**Aim:**
Take down each entry exactly as written.

**Material:**
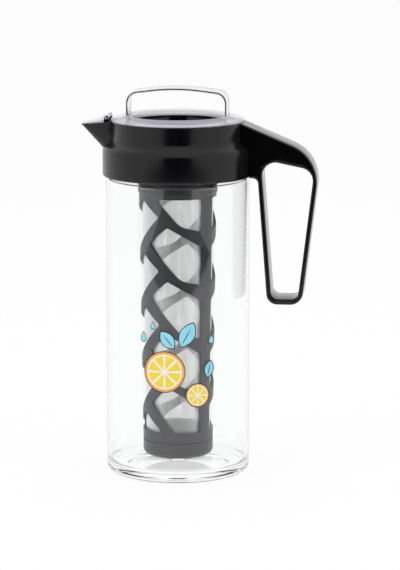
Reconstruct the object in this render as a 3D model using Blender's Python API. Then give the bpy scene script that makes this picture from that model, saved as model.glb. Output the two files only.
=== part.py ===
"""Iced tea maker: a glass jug with a moulded pouring collar, a lid and a long tea infuser.

Metres, +Z up. The jug stands on the plane z = 0, its handle points to +X and its spout to -X.
The frame's origin is the centre of the whole object's footprint. Profiles are lists of corners
(radius or x, z, fillet radius) that rounded_outline turns into outlines with true arcs.
"""
import math

import bmesh
import bpy
from mathutils import Matrix, Vector

MM = 0.001

# Gaps between neighbouring pieces, the overrun of cuts and the fineness of round forms
SEAT_GAP = 0.3 * MM
PIN_GAP = 0.2 * MM
OVERRUN = 2.0 * MM
JUG_STEPS = 32
INFUSER_STEPS = 26
SMALL_STEPS = 12
FILLET_STEP_DEG = 30.0
BROAD_STEP_DEG = 9.0
SMALL_FILLET = 1.55 * MM
SMALL_FILLET_STEP_DEG = 90.0
COLLAR_STEP_DEG = 20.0
PLUG_STEP_DEG = 45.0
BAIL_STEP_DEG = 18.0
SECTOR_STEP_DEG = 10.0
SEAL_STEPS = 6
SHARP_DEG = 35.0
FILLET_ROOM_SHARE = 0.499
WELD_DISTANCE = 0.02 * MM

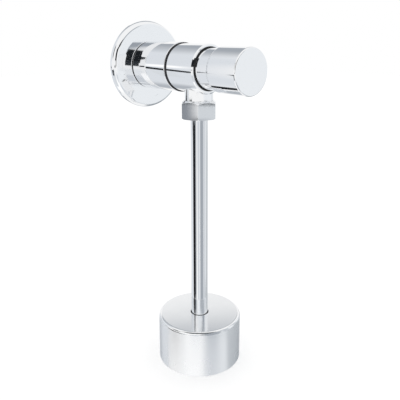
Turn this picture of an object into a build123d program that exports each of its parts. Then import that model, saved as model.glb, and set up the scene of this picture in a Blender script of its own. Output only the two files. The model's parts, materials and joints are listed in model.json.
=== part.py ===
from build123d import *
from math import cos, radians, sin
import os

# A wall mounted, self-closing urinal flush valve. The origin is on the wall, on the valve's axis.
# The valve points along -Y into the room, the flush tube hangs along -Z, and distances are from the wall.

# Wall flange, a pressed cover with a flat crown, a sloping border and a rounded rim
flange_diameter = 78.5
flange_height = 7.6
flange_crown_diameter = 58.4
flange_slope_drop = 1.9
flange_sheet = 1.2
flange_edge_radius = 2.2
flange_crown_edge_radius = 1.5
flange_hole_gap = 1.5

# Distance sleeve between the flange and the body, and the black ring in front of it
sleeve_diameter = 42.4
sleeve_length = 44.7
sleeve_wall = 1.8
sleeve_edge_radius = 0.5
ring_thickness = 1.4
ring_inset = 0.35

# Inlet connection, thread G 1/2
inlet_thread_diameter = 20.955
inlet_bore = 13.0
wall_thread_length = 15.0
wall_thread_front = 1.0
thread_relief_length = 4.0
thread_relief_depth = 1.0
thread_lead = 0.9
socket_depth = 16.8
nipple_key_width = 12.0
nipple_key_depth = 9.0
gasket_thickness = 1.8
strainer_sheet = 0.5
strainer_depth = 9.5
strainer_slots = 8
strainer_slot_width = 2.0
strainer_slot_length = 5.0

# Valve body
body_diameter = 40.4
body_length = 31.9
body_chamfer = 0.8
hub_diameter = 29.0
pilot_length = 6.0
outlet_from_back = 18.8
chamber_diameter = 27.0
chamber_length = 11.5
partition_thickness = 2.5
passage_diameter = 14.0
inlet_chamber_diameter = 19.0
inlet_chamber_length = 16.2

# Outlet boss under the body, thread G 5/8
boss_diameter = 24.3
boss_shoulder_drop = 26.2
boss_root_radius = 0.8
boss_thread_diameter = 22.9
boss_drop = 36.0
boss_bore = 13.0
boss_bore_cover = 1.7
port_diameter = 8.0
port_start_depth = 4.9
port_tilt = 35.0

# Seat ring
seat_thickness = 2.0
seat_bore = 11.0
seat_lip_height = 0.8
seat_lip_width = 1.1

# Self-closing cartridge
stroke = 7.0
cartridge_thread_diameter = 30.0
cartridge_thread_length = 6.6
cartridge_diameter = 31.2
dash_bore = 25.0
dash_back_wall = 8.0
dash_end_gap = 1.0
cylinder_cap_thread_length = 4.0
cylinder_cap_flange = 2.0
cylinder_cap_rim = 0.3
spring_guide_diameter = 13.0
spring_guide_height = 2.5
bush_diameter = 9.0
body_oring_section = 1.8
spindle_oring_section = 2.0
gland_washer_thickness = 1.6

# Spindle and what it carries
spindle_diameter = 7.0
spindle_front_diameter = 5.0
spindle_back_diameter = 4.0
piston_length = 6.0
piston_inset = 0.3
piston_groove_width = 3.0
piston_groove_depth = 2.7
clip_thickness = 0.7
clip_diameter = 9.6
clip_groove_depth = 0.5
washer_diameter = 14.8
washer_thickness = 2.0
disc_diameter = 16.4
disc_back = 2.3
disc_rim_height = 1.0
lock_nut_width = 7.0
lock_nut_height = 2.5
spindle_tail = 0.5

# Push button
button_diameter = 37.4
button_length = 45.4
button_edge_radius = 1.3
button_shoulder_length = 2.5
button_shoulder_radius = 2.0
button_neck_radius = 1.5
skirt_diameter = 34.0
skirt_visible_length = 13.4
skirt_engagement = 0.7
skirt_wall = 1.0
button_face_thickness = 3.0
insert_thickness = 6.0
insert_boss_diameter = 11.0
insert_boss_height = 5.0
spindle_end_cover = 3.0

# Return spring
spring_diameter = 18.4
spring_wire = 1.4
spring_wire_sides = 8
spring_turns = 6.0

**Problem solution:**
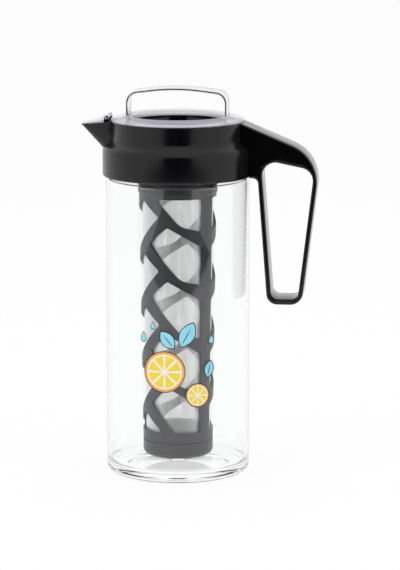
Reconstruct the object in this render as a 3D model using Blender's Python API. Then give the bpy scene script that makes this picture from that model, saved as model.glb. Output the two files only.
=== part.py ===
"""Iced tea maker: a glass jug with a moulded pouring collar, a lid and a long tea infuser.

Metres, +Z up. The jug stands on the plane z = 0, its handle points to +X and its spout to -X.
The frame's origin is the centre of the whole object's footprint. Profiles are lists of corners
(radius or x, z, fillet radius) that rounded_outline turns into outlines with true arcs.
"""
import math

import bmesh
import bpy
from mathutils import Matrix, Vector

MM = 0.001

# Gaps between neighbouring pieces, the overrun of cuts and the fineness of round forms
SEAT_GAP = 0.3 * MM
PIN_GAP = 0.2 * MM
OVERRUN = 2.0 * MM
JUG_STEPS = 32
INFUSER_STEPS = 26
SMALL_STEPS = 12
FILLET_STEP_DEG = 30.0
BROAD_STEP_DEG = 9.0
SMALL_FILLET = 1.55 * MM
SMALL_FILLET_STEP_DEG = 90.0
COLLAR_STEP_DEG = 20.0
PLUG_STEP_DEG = 45.0
BAIL_STEP_DEG = 18.0
SECTOR_STEP_DEG = 10.0
SEAL_STEPS = 6
SHARP_DEG = 35.0
FILLET_ROOM_SHARE = 0.499
WELD_DISTANCE = 0.02 * MM

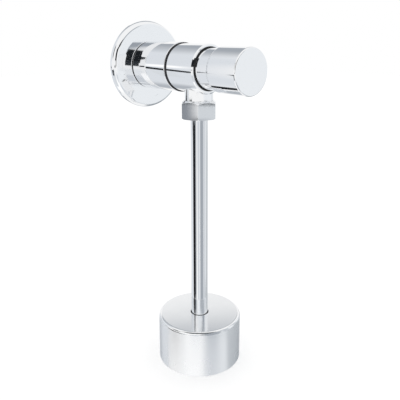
Turn this picture of an object into a build123d program that exports each of its parts. Then import that model, saved as model.glb, and set up the scene of this picture in a Blender script of its own. Output only the two files. The model's parts, materials and joints are listed in model.json.
=== part.py ===
from build123d import *
from math import cos, radians, sin
import os

# A wall mounted, self-closing urinal flush valve. The origin is on the wall, on the valve's axis.
# The valve points along -Y into the room, the flush tube hangs along -Z, and distances are from the wall.

# Wall flange, a pressed cover with a flat crown, a sloping border and a rounded rim
flange_diameter = 78.5
flange_height = 7.6
flange_crown_diameter = 58.4
flange_slope_drop = 1.9
flange_sheet = 1.2
flange_edge_radius = 2.2
flange_crown_edge_radius = 1.5
flange_hole_gap = 1.5

# Distance sleeve between the flange and the body, and the black ring in front of it
sleeve_diameter = 42.4
sleeve_length = 44.7
sleeve_wall = 1.8
sleeve_edge_radius = 0.5
ring_thickness = 1.4
ring_inset = 0.35

# Inlet connection, thread G 1/2
inlet_thread_diameter = 20.955
inlet_bore = 13.0
wall_thread_length = 15.0
wall_thread_front = 1.0
thread_relief_length = 4.0
thread_relief_depth = 1.0
thread_lead = 0.9
socket_depth = 16.8
nipple_key_width = 12.0
nipple_key_depth = 9.0
gasket_thickness = 1.8
strainer_sheet = 0.5
strainer_depth = 9.5
strainer_slots = 8
strainer_slot_width = 2.0
strainer_slot_length = 5.0

# Valve body
body_diameter = 40.4
body_length = 31.9
body_chamfer = 0.8
hub_diameter = 29.0
pilot_length = 6.0
outlet_from_back = 18.8
chamber_diameter = 27.0
chamber_length = 11.5
partition_thickness = 2.5
passage_diameter = 14.0
inlet_chamber_diameter = 19.0
inlet_chamber_length = 16.2

# Outlet boss under the body, thread G 5/8
boss_diameter = 24.3
boss_shoulder_drop = 26.2
boss_root_radius = 0.8
boss_thread_diameter = 22.9
boss_drop = 36.0
boss_bore = 13.0
boss_bore_cover = 1.7
port_diameter = 8.0
port_start_depth = 4.9
port_tilt = 35.0

# Seat ring
seat_thickness = 2.0
seat_bore = 11.0
seat_lip_height = 0.8
seat_lip_width = 1.1

# Self-closing cartridge
stroke = 7.0
cartridge_thread_diameter = 30.0
cartridge_thread_length = 6.6
cartridge_diameter = 31.2
dash_bore = 25.0
dash_back_wall = 8.0
dash_end_gap = 1.0
cylinder_cap_thread_length = 4.0
cylinder_cap_flange = 2.0
cylinder_cap_rim = 0.3
spring_guide_diameter = 13.0
spring_guide_height = 2.5
bush_diameter = 9.0
body_oring_section = 1.8
spindle_oring_section = 2.0
gland_washer_thickness = 1.6

# Spindle and what it carries
spindle_diameter = 7.0
spindle_front_diameter = 5.0
spindle_back_diameter = 4.0
piston_length = 6.0
piston_inset = 0.3
piston_groove_width = 3.0
piston_groove_depth = 2.7
clip_thickness = 0.7
clip_diameter = 9.6
clip_groove_depth = 0.5
washer_diameter = 14.8
washer_thickness = 2.0
disc_diameter = 16.4
disc_back = 2.3
disc_rim_height = 1.0
lock_nut_width = 7.0
lock_nut_height = 2.5
spindle_tail = 0.5

# Push button
button_diameter = 37.4
button_length = 45.4
button_edge_radius = 1.3
button_shoulder_length = 2.5
button_shoulder_radius = 2.0
button_neck_radius = 1.5
skirt_diameter = 34.0
skirt_visible_length = 13.4
skirt_engagement = 0.7
skirt_wall = 1.0
button_face_thickness = 3.0
insert_thickness = 6.0
insert_boss_diameter = 11.0
insert_boss_height = 5.0
spindle_end_cover = 3.0

# Return spring
spring_diameter = 18.4
spring_wire = 1.4
spring_wire_sides = 8
spring_turns = 6.0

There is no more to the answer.